__TASK TO CARRY OUT__
Quote only the lines from the line containing "Turn this picture" to the line containing "wood_top = 54; // [50:0.2:54]", with both of those lines included, please, exactly as written.

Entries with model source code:
[Begin]

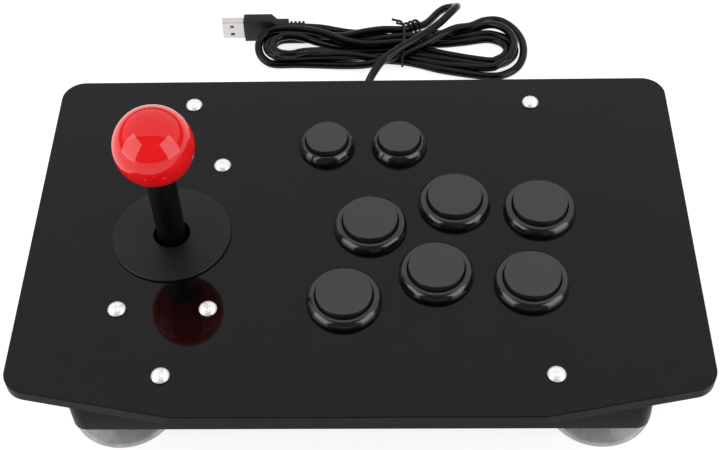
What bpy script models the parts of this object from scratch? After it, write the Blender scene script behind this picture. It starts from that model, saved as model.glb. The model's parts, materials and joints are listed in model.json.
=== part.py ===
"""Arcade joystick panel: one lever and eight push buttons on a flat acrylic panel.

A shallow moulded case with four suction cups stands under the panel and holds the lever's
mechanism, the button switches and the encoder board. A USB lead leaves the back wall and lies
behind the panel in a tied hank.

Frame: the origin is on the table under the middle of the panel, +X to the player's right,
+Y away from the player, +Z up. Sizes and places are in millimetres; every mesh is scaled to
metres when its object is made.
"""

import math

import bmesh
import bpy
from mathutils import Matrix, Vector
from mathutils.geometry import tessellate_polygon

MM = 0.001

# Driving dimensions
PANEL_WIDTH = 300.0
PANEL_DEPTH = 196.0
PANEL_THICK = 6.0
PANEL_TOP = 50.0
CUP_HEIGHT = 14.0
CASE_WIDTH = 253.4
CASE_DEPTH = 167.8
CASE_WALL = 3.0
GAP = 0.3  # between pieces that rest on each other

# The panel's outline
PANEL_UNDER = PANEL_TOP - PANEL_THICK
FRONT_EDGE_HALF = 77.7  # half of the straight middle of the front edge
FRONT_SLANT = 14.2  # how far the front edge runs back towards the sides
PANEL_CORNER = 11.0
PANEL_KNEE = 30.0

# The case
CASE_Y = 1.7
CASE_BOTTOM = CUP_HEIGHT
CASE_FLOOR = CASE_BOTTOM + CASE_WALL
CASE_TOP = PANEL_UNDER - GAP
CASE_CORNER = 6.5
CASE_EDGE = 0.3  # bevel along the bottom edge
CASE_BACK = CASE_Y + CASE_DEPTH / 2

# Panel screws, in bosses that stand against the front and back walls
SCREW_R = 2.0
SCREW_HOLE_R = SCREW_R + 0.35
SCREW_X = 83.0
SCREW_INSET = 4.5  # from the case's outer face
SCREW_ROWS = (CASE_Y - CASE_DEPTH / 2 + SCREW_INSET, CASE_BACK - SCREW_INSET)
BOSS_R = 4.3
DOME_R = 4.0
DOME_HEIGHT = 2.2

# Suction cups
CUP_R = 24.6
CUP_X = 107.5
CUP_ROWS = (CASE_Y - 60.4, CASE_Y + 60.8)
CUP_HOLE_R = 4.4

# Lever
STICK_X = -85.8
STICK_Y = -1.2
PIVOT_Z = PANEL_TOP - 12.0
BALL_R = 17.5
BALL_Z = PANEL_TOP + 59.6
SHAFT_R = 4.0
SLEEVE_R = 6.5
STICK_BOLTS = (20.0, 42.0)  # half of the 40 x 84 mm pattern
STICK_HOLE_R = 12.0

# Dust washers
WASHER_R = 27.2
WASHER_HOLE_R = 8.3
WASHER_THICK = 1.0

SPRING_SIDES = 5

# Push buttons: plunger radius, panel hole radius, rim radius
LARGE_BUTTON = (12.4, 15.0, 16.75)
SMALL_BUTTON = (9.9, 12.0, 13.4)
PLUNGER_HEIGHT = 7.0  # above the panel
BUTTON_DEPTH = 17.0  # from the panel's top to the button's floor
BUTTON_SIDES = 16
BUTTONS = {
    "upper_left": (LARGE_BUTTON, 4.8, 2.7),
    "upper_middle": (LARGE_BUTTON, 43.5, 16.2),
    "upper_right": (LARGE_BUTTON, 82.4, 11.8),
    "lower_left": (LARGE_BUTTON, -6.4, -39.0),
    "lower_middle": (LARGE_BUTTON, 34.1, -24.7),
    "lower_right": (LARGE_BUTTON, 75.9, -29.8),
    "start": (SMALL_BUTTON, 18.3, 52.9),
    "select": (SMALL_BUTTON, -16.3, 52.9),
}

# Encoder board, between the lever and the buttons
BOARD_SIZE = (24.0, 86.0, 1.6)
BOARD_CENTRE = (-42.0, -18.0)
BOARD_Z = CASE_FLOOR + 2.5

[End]
[Begin]

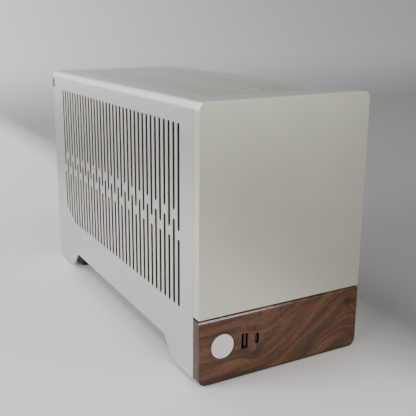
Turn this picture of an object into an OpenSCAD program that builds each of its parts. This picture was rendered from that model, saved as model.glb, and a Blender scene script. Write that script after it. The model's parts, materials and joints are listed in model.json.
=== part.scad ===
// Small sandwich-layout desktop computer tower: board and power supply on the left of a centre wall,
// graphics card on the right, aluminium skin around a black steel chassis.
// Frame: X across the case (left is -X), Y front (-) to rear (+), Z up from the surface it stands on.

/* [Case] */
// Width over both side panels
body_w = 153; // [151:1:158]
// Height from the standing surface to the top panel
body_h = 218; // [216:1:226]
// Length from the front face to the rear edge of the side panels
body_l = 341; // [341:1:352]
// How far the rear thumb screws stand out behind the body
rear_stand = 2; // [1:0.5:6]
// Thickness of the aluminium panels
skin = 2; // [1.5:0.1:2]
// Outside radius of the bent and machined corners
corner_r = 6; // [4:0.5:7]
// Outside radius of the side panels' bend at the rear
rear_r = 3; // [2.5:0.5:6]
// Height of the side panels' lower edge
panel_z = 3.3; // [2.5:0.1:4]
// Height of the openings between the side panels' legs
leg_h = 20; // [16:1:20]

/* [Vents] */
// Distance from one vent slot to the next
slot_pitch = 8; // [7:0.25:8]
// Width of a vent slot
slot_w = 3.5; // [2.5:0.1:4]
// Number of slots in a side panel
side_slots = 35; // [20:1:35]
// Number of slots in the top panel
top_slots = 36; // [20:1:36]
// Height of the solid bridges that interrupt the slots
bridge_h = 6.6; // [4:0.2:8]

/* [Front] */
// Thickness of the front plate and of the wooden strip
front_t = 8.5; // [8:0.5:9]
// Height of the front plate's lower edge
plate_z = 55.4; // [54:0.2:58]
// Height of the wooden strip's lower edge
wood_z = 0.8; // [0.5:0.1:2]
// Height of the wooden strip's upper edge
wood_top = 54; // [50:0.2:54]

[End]

__IN RESPONSE__
Turn this picture of an object into an OpenSCAD program that builds each of its parts. This picture was rendered from that model, saved as model.glb, and a Blender scene script. Write that script after it. The model's parts, materials and joints are listed in model.json.
=== part.scad ===
// Small sandwich-layout desktop computer tower: board and power supply on the left of a centre wall,
// graphics card on the right, aluminium skin around a black steel chassis.
// Frame: X across the case (left is -X), Y front (-) to rear (+), Z up from the surface it stands on.

/* [Case] */
// Width over both side panels
body_w = 153; // [151:1:158]
// Height from the standing surface to the top panel
body_h = 218; // [216:1:226]
// Length from the front face to the rear edge of the side panels
body_l = 341; // [341:1:352]
// How far the rear thumb screws stand out behind the body
rear_stand = 2; // [1:0.5:6]
// Thickness of the aluminium panels
skin = 2; // [1.5:0.1:2]
// Outside radius of the bent and machined corners
corner_r = 6; // [4:0.5:7]
// Outside radius of the side panels' bend at the rear
rear_r = 3; // [2.5:0.5:6]
// Height of the side panels' lower edge
panel_z = 3.3; // [2.5:0.1:4]
// Height of the openings between the side panels' legs
leg_h = 20; // [16:1:20]

/* [Vents] */
// Distance from one vent slot to the next
slot_pitch = 8; // [7:0.25:8]
// Width of a vent slot
slot_w = 3.5; // [2.5:0.1:4]
// Number of slots in a side panel
side_slots = 35; // [20:1:35]
// Number of slots in the top panel
top_slots = 36; // [20:1:36]
// Height of the solid bridges that interrupt the slots
bridge_h = 6.6; // [4:0.2:8]

/* [Front] */
// Thickness of the front plate and of the wooden strip
front_t = 8.5; // [8:0.5:9]
// Height of the front plate's lower edge
plate_z = 55.4; // [54:0.2:58]
// Height of the wooden strip's lower edge
wood_z = 0.8; // [0.5:0.1:2]
// Height of the wooden strip's upper edge
wood_top = 54; // [50:0.2:54]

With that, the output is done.